British colonials first planted tea in India nearly two centuries ago. Plantations were carved out of hillsides, grand homes were built. Now the industry—second only to China’s in size—has fallen on rough times, and once-profitable plantations are closing, an AP article reports.
On one side are corporations that maximize profits through enormous scale, with dozens of estates and tens of thousands of workers. On the other side are the growing number of micro-producers, many with just a couple acres of land, that are increasingly powerful in the market. All are competing in a market where prices have fallen 30 percent in just a decade.
Not only is Indian tea facing competition from cheaper products from Kenya and Vietnam, but there’s war as well. The revolt of the United Liberation Front of Asom makes life and business even more difficult, with some plantation owners being held by the revolutionaries for ransom. This combination of factors has led to a number of plantations being shut down.

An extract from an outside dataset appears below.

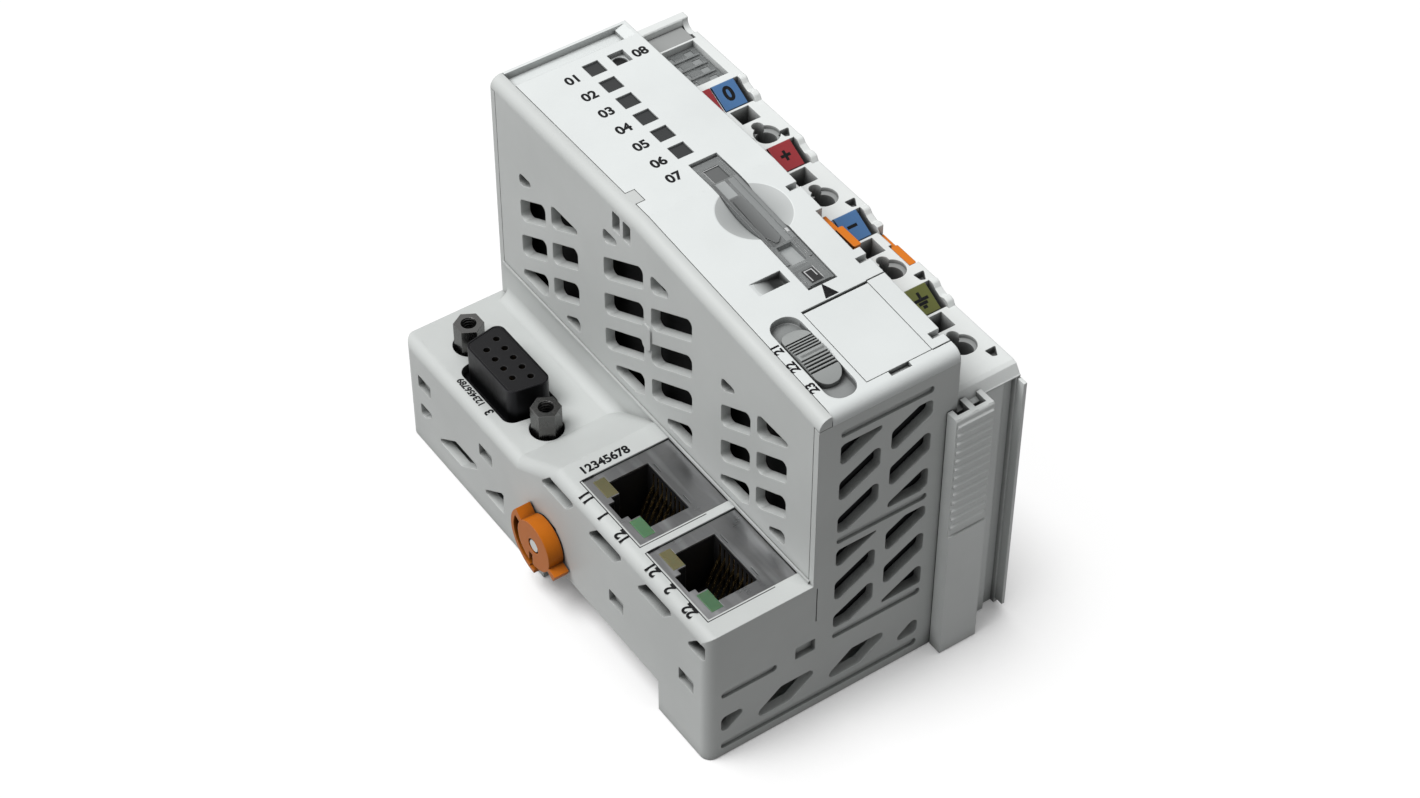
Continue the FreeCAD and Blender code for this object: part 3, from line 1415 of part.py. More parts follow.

When tea plantations close — and 33 are shut across India now, leaving thousands unemployed — the workers lose everything: homes, communities, schools. By some estimates, hundreds of tea workers have died from diseases linked to malnutrition over the past year after plantation closings.
And yet, there are those who are not willing to give up a life they love, despite the challenges.
‘For me, looking after the garden is a great joy,’ said D.N. Boruah, a planter whose family has been growing tea for nearly a century. ‘I may not be earning anything — I’ll tell you that — but the joy is to be involved.’